Bob, like many others, was a Woody Guthrie impersonator; he even took to looking like the man with his cap, checked shirt and dungarees. He made a bit of a splash with his Guthrie songs and fresh-faced Chaplinesque performances but nothing special. Woody impersonators were ten a penny.
Then something magical happened. Perhaps he visited Robert Johnson’s crossroads? More likely it was the fairy dust of Woody mixing with the sensitivities of his girlfriend Suzie Rotollo. He began to write songs. Not just ordinary songs but songs that were wondrous, that told stories; songs like nobody had ever written. Those songs were full of fire and fury at social injustice, war and civil rights. They were songs that rang in the ears and rattled the brain. They were songs that woke people up. Something new had been unleashed into the world. These songs were streaming with poetry that summoned up images, sent emotions storming and set eyes afire.
Over three albums Bob poured his soul into a set of poetic visions that sent dragons rampaging through people’s hearts. He wakened the slumbering feelings of a generation and put into words what people did not know they were thinking. He nudged their awareness, poked their compassion, tapped in to their outrage and roused them from their trance. His words were like bullets, his images paintings and films that played in your head.
They told him that he was the spokesperson for a generation. He told them he was a song and dance man.
Then he walked away from it. He turned his back on the civil rights, anti-war and social awareness; turned away from Woody, tossed his hat out the window and grew his hair, donned a polka-dot shirt and shades and became a Rock Star.
Embracing the more surreal and melding it to the stream of consciousness of the Beat Generation he spat forth his poetry like a machine gun on acid. His amphetamine fuelled diatribes ripped to the kernel of truth with barbed invective as he shone the light of his imagination into every crevice of society. There was anger and fury, savage and pointed. There was a railing and underground imagery that spoke of underdogs, eccentrics and a people who lived outside of society looking in – the poets, painters and vagabonds, the trampled, dispossessed and misfits – and he made them real, gave them characters and brought them to life.
Over three albums he brought his music to new heights with his wild mercury sound that, like his words, created a totally new landscape of melody.
And we grew with him and waited with bated breath for the next episode, for him to take us forward once more.
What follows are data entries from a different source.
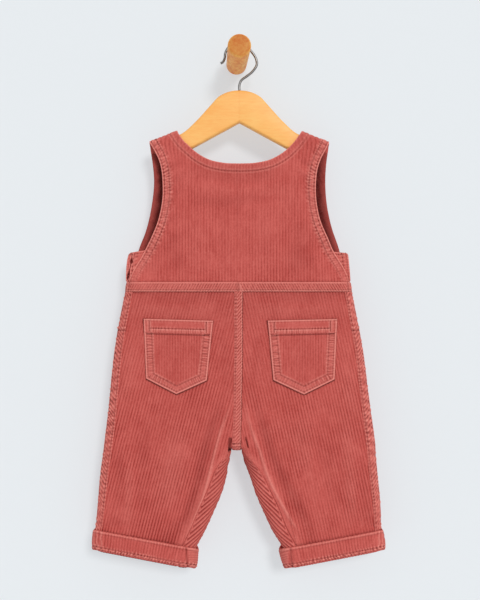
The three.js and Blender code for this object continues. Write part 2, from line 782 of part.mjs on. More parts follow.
function addPeg() {

	const roundSteps = 3;
	const profile = [ new THREE.Vector2( 0, 0 ), new THREE.Vector2( pegBaseRadius, 0 ) ];
	for ( let k = 0; k <= roundSteps; k ++ ) {

		const angle = k * Math.PI / 2 / roundSteps;
		profile.push( new THREE.Vector2( pegTipRadius - pegRound + pegRound * Math.cos( angle ),
			pegLength - pegRound + pegRound * Math.sin( angle ) ) );

	}

	profile.push( new THREE.Vector2( 0, pegLength ) );
	const peg = new THREE.LatheGeometry( profile, 28 );
	peg.rotateX( Math.PI );
	const at = peg.attributes.position;
	for ( let k = 0; k < at.count; k ++ ) at.setX( k, at.getX( k ) - pegLean * at.getY( k ) / pegLength );

	addPiece( part, 'peg', peg, beech );

}

addBodice();
addSidePlackets();
addWaistband();
addLegs();
addCentreSeams();
addSideSeams();
addPockets();
addCuffs();
addHanger();
addHook();
addPeg();

export default part;
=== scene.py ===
import math

import bmesh
import bpy
import numpy as np
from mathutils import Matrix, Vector
from mathutils.bvhtree import BVHTree


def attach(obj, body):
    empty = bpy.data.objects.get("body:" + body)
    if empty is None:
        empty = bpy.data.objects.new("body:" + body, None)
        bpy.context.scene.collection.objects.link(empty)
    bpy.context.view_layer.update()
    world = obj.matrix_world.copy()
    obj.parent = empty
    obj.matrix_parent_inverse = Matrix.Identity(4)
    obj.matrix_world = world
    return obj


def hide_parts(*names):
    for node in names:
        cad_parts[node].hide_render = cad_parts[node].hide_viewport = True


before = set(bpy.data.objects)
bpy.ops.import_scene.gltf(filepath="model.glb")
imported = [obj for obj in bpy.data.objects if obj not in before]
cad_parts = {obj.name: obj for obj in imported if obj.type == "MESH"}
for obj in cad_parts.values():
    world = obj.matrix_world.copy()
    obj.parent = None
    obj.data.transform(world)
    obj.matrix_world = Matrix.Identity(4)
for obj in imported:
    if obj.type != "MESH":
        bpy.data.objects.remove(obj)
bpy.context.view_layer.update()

# Baby corduroy dungarees on a wooden hanger: cloth, stitching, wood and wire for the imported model.
# Lengths are in millimetres until a mesh is made. x is sideways from the middle of the hanger,
# y points to the wall, and a drop is the distance below the peg's axis.
mm = 0.001
hangX, hangY = 4.4, -36.0
scene = bpy.context.scene


class Signal:
    # a node's output socket that Python's operators work on

    def __init__(self, maker, socket):
        self.maker, self.socket = maker, socket

    def math(self, operation, *others):
        return self.maker.add("ShaderNodeMath", {"operation": operation}, [self, *others])[0]

    def reflected(self, operation, other):
        return self.maker.add("ShaderNodeMath", {"operation": operation}, [other, self])[0]

    def __add__(self, other): return self.math("ADD", other)
    def __radd__(self, other): return self.reflected("ADD", other)
    def __sub__(self, other): return self.math("SUBTRACT", other)
    def __rsub__(self, other): return self.reflected("SUBTRACT", other)
    def __mul__(self, other): return self.math("MULTIPLY", other)
    def __rmul__(self, other): return self.reflected("MULTIPLY", other)
    def __truediv__(self, other): return self.math("DIVIDE", other)
    def __rtruediv__(self, other): return self.reflected("DIVIDE", other)
    def __pow__(self, other): return self.math("POWER", other)
    def __rpow__(self, other): return self.reflected("POWER", other)


class Outputs:
    # the sockets of a node that has been added, by number or name

    def __init__(self, maker, node):
        self.maker, self.node = maker, node

    def __getitem__(self, key):
        return Signal(self.maker, self.node.outputs[key])


class NodeMaker:
    # adds nodes to a tree: the type, then its settings, then the values or links of its sockets

    def __init__(self, tree):
        self.tree, self.count = tree, 0

    def add(self, kind, settings=None, values=()):
        node = self.tree.nodes.new(kind)
        node.location = (self.count * 40, -(self.count % 7) * 90)
        self.count += 1
        for key, value in (settings or {}).items():
            setattr(node, key, value)
        for key, value in values.items() if isinstance(values, dict) else enumerate(values):
            if isinstance(value, Signal):
                self.tree.links.new(value.socket, node.inputs[key])
            else:
                node.inputs[key].default_value = value
        return Outputs(self, node)

    def mixColour(self, share, first, second):
        first, second = (value if isinstance(value, Signal) else (*value, 1) for value in (first, second))
        settings = {"data_type": "RGBA", "clamp_factor": True}
        return self.add("ShaderNodeMix", settings, {0: share, 6: first, 7: second})[2]


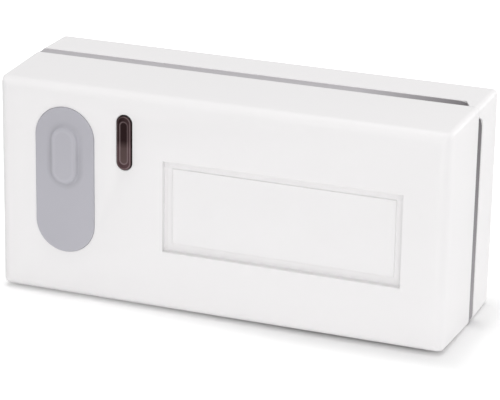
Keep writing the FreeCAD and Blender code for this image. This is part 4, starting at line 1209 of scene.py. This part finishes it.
class BELLPUSH_OT_stage(bpy.types.Operator):
    """Sets the floor, the soft light and the camera"""
    bl_idname = "bell_push.stage"
    bl_label = "Stage"

    def execute(self, context):
        settings = context.scene.stage_settings
        self.lay_floor()
        self.light_room(settings)
        self.hang_lamps(settings)
        self.aim_camera(settings)
        context.scene.view_settings.view_transform = "Standard"
        return {"FINISHED"}

    def lay_floor(self):
        """Lays the floor a hair below the object, so that the two faces don't meet."""
        hair = 0.02 * MM
        deselect()
        bpy.ops.mesh.primitive_plane_add(size=12.0, location=(0.0, 0.0, -hair))
        floor = settle("floor")
        recipe = Recipe("studio_floor")
        seen = recipe.node("ShaderNodeLightPath")
        x, y, _ = recipe.axes()
        # The floor glows for camera rays only. Far off, the glow keeps it evenly white. Nearer, it
        # is painted light: it lifts the floor from 2.5 mm out, narrowing the contact shadow, and
        # lifts it towards the left, lightening the shadow there.
        reach = (abs(x) - COVER_HIGH.x).most(abs(y) + COVER_LOW.y)
        near = 0.13 * ((reach - 2.5 * MM) / (5 * MM)).clamped()
        left = 0.2 * ((18 * MM - x) / (43 * MM)).clamped()
        away = ((reach - 50 * MM) / (300 * MM)).clamped()
        recipe.shade(Base_Color=recipe.mix(seen, (0.95, 0.95, 0.95), (1.0, 1.0, 1.0)),
                     Roughness=0.9, Specular_IOR_Level=0.0)
        glow = recipe.node("ShaderNodeEmission", {}, {
            "Color": (1.0, 1.0, 1.0), "Strength": seen * (near + left + away)})
        both = recipe.node("ShaderNodeAddShader", {}, {0: Signal(recipe, recipe.shader.outputs[0]),
                                                       1: glow})
        recipe.feed(recipe.tree.nodes["Material Output"].inputs["Surface"], both)
        floor.data.materials.append(recipe.material)

    def light_room(self, settings):
        """Lights the room: white where it is seen, softer where it only lights the object."""
        room = Recipe("studio", world=True)
        seen = sum(room.node("ShaderNodeLightPath", output=f"Is {kind} Ray")
                   for kind in ("Camera", "Glossy", "Transmission")).clamped()
        room.shade(Color=(1.0, 1.0, 1.0),
                   Strength=settings.ambient + (1.0 - settings.ambient) * seen)
        bpy.context.scene.world = room.material

    def hang_lamps(self, settings):
        """Hangs the three soft lights, which look at the object."""
        low, above = (settings.low_width, settings.low_height), (settings.top_side,) * 2
        for side, size in (("front", low), ("side", low), ("top", above)):
            deselect()
            way = Vector(getattr(settings, f"{side}_way")).normalized()
            bpy.ops.object.light_add(type="AREA", location=MIDDLE + way * settings.distance)
            lamp = bpy.context.active_object
            lamp.name = f"{side}_light"
            lamp.data.shape = "RECTANGLE"
            lamp.data.size, lamp.data.size_y = size
            lamp.data.energy = getattr(settings, side)
            lamp.rotation_euler = way.to_track_quat("Z", "Y").to_euler()

    def aim_camera(self, settings):
        """Aims the camera, which first looks down, by its height, its turn and its roll."""
        deselect()
        bpy.ops.object.camera_add(location=settings.place)
        camera = bpy.context.active_object
        camera.name = "camera"
        camera.data.sensor_fit = "HORIZONTAL"
        camera.data.sensor_width = 36.0
        camera.data.lens = settings.lens
        camera.data.clip_start = 0.01
        turned = (Matrix.Rotation(settings.azimuth, 3, "Z")
                  @ Matrix.Rotation(math.pi / 2 - settings.elevation, 3, "X")
                  @ Matrix.Rotation(settings.roll, 3, "Z"))
        camera.rotation_euler = turned.to_euler()
        bpy.context.scene.camera = camera


class VIEW3D_PT_bell_push(bpy.types.Panel):
    """Lists the bell push's pieces and sizes"""
    bl_label = "Bell Push"
    bl_space_type = "VIEW_3D"
    bl_region_type = "UI"
    bl_category = "Bell Push"

    def draw(self, context):
        scene = context.scene
        for operator in OPERATORS:
            self.layout.operator(operator.bl_idname)
        for group_name in GROUPS:
            group = getattr(scene, group_name)
            box = self.layout.box()
            box.label(text=group_name.replace("_", " ").capitalize())
            for key in group.__annotations__:
                box.prop(group, key)


OPERATORS = (
    BELLPUSH_OT_inner_parts,
    BELLPUSH_OT_cover_shell,
    BELLPUSH_OT_seal_band,
    BELLPUSH_OT_wall_box,
    BELLPUSH_OT_press_pad,
    BELLPUSH_OT_lamp_window,
    BELLPUSH_OT_name_window,
    BELLPUSH_OT_screws,
    BELLPUSH_OT_stage,
)
GROUPS = {
    "housing_sizes": HousingSizes,
    "screw_sizes": ScrewSizes,
    "pad_sizes": PadSizes,
    "lens_sizes": LensSizes,
    "finish_colours": FinishColours,
    "stage_settings": StageSettings,
}


def register():
    for name, group in GROUPS.items():
        bpy.utils.register_class(group)
        setattr(bpy.types.Scene, name, PointerProperty(type=group))
    for operator in OPERATORS:
        bpy.utils.register_class(operator)
    bpy.utils.register_class(VIEW3D_PT_bell_push)


def unregister():
    bpy.utils.unregister_class(VIEW3D_PT_bell_push)
    for operator in reversed(OPERATORS):
        bpy.utils.unregister_class(operator)
    for name, group in reversed(GROUPS.items()):
        delattr(bpy.types.Scene, name)
        bpy.utils.unregister_class(group)


def main():
    register()
    for operator in OPERATORS:
        group, name = operator.bl_idname.split(".")
        getattr(getattr(bpy.ops, group), name)()


if __name__ == "__main__":
    main()
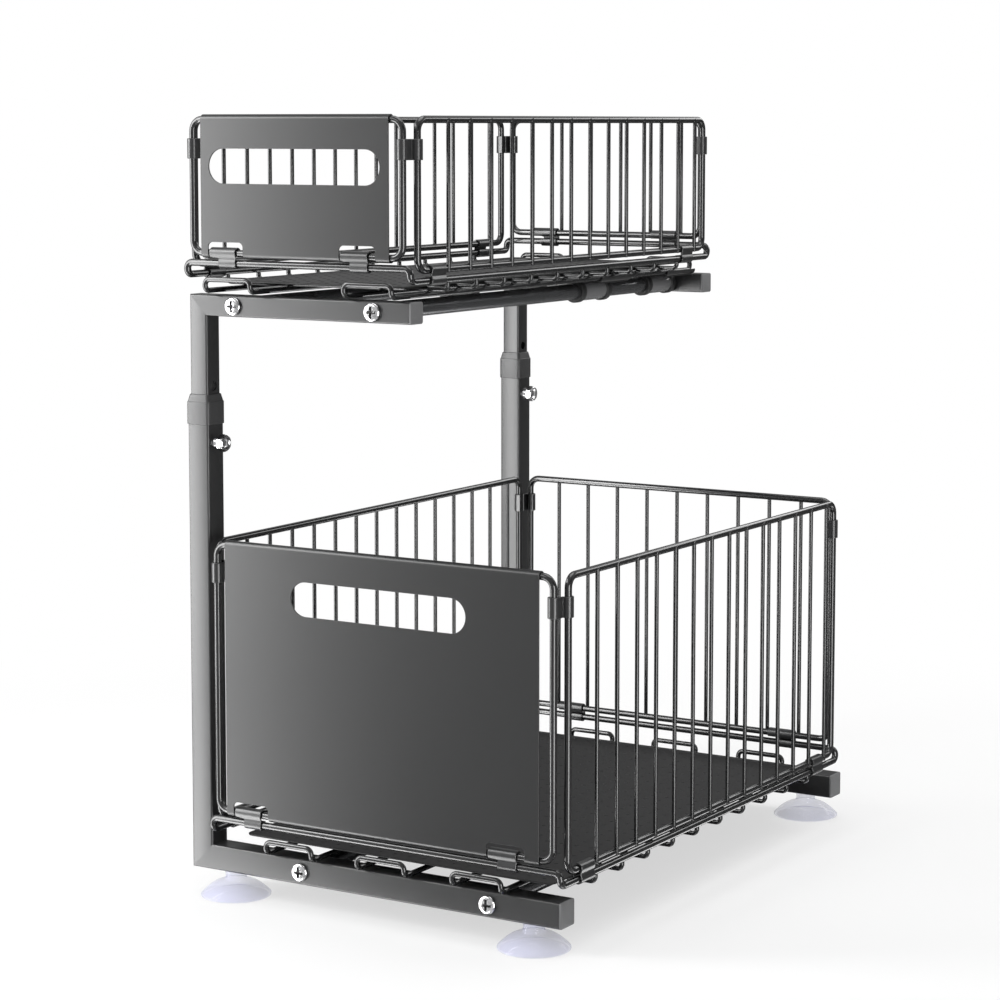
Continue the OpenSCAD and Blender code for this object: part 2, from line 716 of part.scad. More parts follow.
module side_hinges(tier) {
    color(clip_grey) to_origin() for (side = ends, y = side_clips)
        translate([ring_x(tier, side), y + side_hinge_w / 2, tier_z[tier] + ring_lift])
            rotate([90, 0, 0]) hinge_clip(side_hinge_w, side_hinge_w, seat);
}

// Plan of the clip at the front left corner, around the end panel's upright at [0, 0] and the
// side panel's upright at post. Both mouths open into the basket.
module corner_clip_plan(post) {
    outer = ring_r + turn_gap + strip_t;
    inner = ring_r + turn_gap;
    grip = ring_r + seat;
    hold = grip + strip_t;
    difference() {
        union() {
            circle(r = outer);
            translate([-outer, 0]) square([strip_t, post.y - grip]);
            translate([inner, 0]) square([strip_t, corner_leg]);
            translate(post) circle(r = hold);
            translate([post.x, post.y - hold]) square([-inner - post.x, strip_t]);
            translate([post.x, post.y + grip]) square([corner_leg, strip_t]);
        }
        circle(r = inner);
        translate([-inner, 0]) square([2 * inner, 2 * outer + post.y]);
        translate(post) circle(r = grip);
        translate([post.x, post.y - grip]) square([2 * hold, 2 * grip]);
    }
}

module corner_clips(tier) {
    post = [-panel_inset, side_inset];
    top = tier_z[tier] + tier_h[tier] - corner_clip_drop;
    color(clip_grey) to_origin() for (end = ends, side = ends)
        translate([panel_x(tier, side), end == 0 ? front_y : rear_y, top - corner_clip_h])
            mirror([side, 0, 0]) mirror([0, end, 0]) linear_extrude(corner_clip_h) corner_clip_plan(post);
}

// ---- Bearings ----

// Section of a bearing: a barrel around the rod and a saddle that hooks on to a pair of floor
// wires, drawn with the rod at [0, 0]
module bearing_section(wires, wire_up) {
    hook = rail_d / 2 + seat + hook_wall;
    mouth = wire_up + 0.2 * rail_d;
    difference() {
        union() {
            circle(d = rod_d + 2 * rod_fit + 2 * bearing_wall);
            translate([wires[0], wire_up - hook - web_t + web_lap]) square([wires[1] - wires[0], web_t]);
            for (x = wires) translate([x, wire_up]) circle(r = hook);
        }
        circle(r = rod_d / 2 + rod_fit);
        for (x = wires) {
            translate([x, wire_up]) circle(r = rail_d / 2 + seat);
            translate([x - hook, mouth]) square([2 * hook, hook]);
        }
    }
}

module bearings(tier, side) {
    x = tier_rods[tier][side];
    hoops = tier_hoops[tier];
    hoop = side == 0 ? hoops[0] : hoops[len(hoops) - 1];
    wires = [hoop - hoop_w / 2 - x, hoop + hoop_w / 2 - x];
    color(mat_black) to_origin() for (y = [front_bearing_y, rear_bearing_y])
        translate([x, 0, tier_z[tier] - tier_tube[tier] / 2]) along_y(y, bearing_len)
            bearing_section(wires, tier_tube[tier] / 2 + rail_up);
}

arm(LOWER, 0);  // base_front_arm
arm(LOWER, 1);  // base_rear_arm
outer_post(0);  // outer_front_post
outer_post(1);  // outer_rear_post
collar(0);  // front_collar
collar(1);  // rear_collar
end_caps(LOWER);  // base_end_caps
lock_bosses();
lock_bolt(0);  // front_lock_bolt
lock_bolt(1);  // rear_lock_bolt
slide_rod(LOWER, 0);  // base_left_rod
slide_rod(LOWER, 1);  // base_right_rod
rod_screws(LOWER);  // base_rod_screws
suction_cup(0, 0);  // cup_front_left
suction_cup(0, 1);  // cup_front_right
suction_cup(1, 0);  // cup_rear_left
suction_cup(1, 1);  // cup_rear_right
inner_post(0);  // inner_front_post
inner_post(1);  // inner_rear_post
arm(UPPER, 0);  // top_front_arm
arm(UPPER, 1);  // top_rear_arm
end_caps(UPPER);  // top_end_caps
slide_rod(UPPER, 0);  // top_left_rod
slide_rod(UPPER, 1);  // top_right_rod
rod_screws(UPPER);  // top_rod_screws
base_ring(LOWER);  // lower_base_ring
floor_rails(LOWER);  // lower_floor_rails
cross_wires(LOWER);  // lower_cross_wires
floor_mat(LOWER);  // lower_floor_mat
side_panel(LOWER, 0);  // lower_left_panel
side_panel(LOWER, 1);  // lower_right_panel
front_hinges(LOWER);  // lower_front_hinges
rear_hinges(LOWER);  // lower_rear_hinges
side_hinges(LOWER);  // lower_side_hinges
corner_clips(LOWER);  // lower_corner_clips
bearings(LOWER, 0);  // lower_left_bearings
bearings(LOWER, 1);  // lower_right_bearings
front_ring(LOWER);  // lower_front_ring
front_plate(LOWER);  // lower_front_plate
rear_panel(LOWER);  // lower_rear_panel
base_ring(UPPER);  // upper_base_ring
floor_rails(UPPER);  // upper_floor_rails
cross_wires(UPPER);  // upper_cross_wires
floor_mat(UPPER);  // upper_floor_mat
side_panel(UPPER, 0);  // upper_left_panel
side_panel(UPPER, 1);  // upper_right_panel
front_hinges(UPPER);  // upper_front_hinges
rear_hinges(UPPER);  // upper_rear_hinges
side_hinges(UPPER);  // upper_side_hinges
corner_clips(UPPER);  // upper_corner_clips
bearings(UPPER, 0);  // upper_left_bearings
bearings(UPPER, 1);  // upper_right_bearings
front_ring(UPPER);  // upper_front_ring
front_plate(UPPER);  // upper_front_plate
rear_panel(UPPER);  // upper_rear_panel
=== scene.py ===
import json
import math
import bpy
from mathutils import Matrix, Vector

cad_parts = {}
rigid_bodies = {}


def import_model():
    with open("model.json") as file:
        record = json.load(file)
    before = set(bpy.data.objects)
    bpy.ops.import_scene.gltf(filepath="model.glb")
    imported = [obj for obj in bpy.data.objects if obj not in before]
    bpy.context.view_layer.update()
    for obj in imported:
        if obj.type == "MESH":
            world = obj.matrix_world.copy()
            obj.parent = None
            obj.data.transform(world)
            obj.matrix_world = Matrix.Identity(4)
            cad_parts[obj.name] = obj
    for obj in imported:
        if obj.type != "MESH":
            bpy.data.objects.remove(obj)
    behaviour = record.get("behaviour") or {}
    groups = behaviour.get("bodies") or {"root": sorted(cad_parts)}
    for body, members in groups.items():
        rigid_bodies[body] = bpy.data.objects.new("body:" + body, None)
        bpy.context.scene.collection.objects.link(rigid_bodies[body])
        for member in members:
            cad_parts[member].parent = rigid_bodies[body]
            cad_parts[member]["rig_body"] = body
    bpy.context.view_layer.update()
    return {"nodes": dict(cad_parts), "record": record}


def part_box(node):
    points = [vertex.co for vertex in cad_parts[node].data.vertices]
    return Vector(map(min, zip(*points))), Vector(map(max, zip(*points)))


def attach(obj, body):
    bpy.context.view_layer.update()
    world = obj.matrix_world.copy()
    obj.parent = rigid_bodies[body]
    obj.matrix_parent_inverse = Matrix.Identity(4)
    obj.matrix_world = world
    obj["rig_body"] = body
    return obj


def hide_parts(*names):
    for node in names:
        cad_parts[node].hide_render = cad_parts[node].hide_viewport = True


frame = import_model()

from types import SimpleNamespace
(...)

Then came the crash in 66. He, always the mad driver, mangled his triumph motorbike and broke a vertebra.
It gave him the perspective and got him out of the mad carnival his life had become. He was married. He got off his addictions. He had a family. There were new priorities. As Dylan said ‘it got me out of the rat race’.
But for us the story wasn’t over. We were addicted to that mind-blowing burst of genius that had pierced us to the bone and sparked our brains into overdrive, startled our sleeping ears to hear and thrilled us into action.
But that star had fallen, that man was gone. All we could do was wait and hope for the return.
This year I saw him perform in Liverpool. He performed.
Outside the arena a busker played those early songs with fire and fury as a large crowd gathered round and cheered at the echoes of the incandescent passion that had set us all alight. It still burned.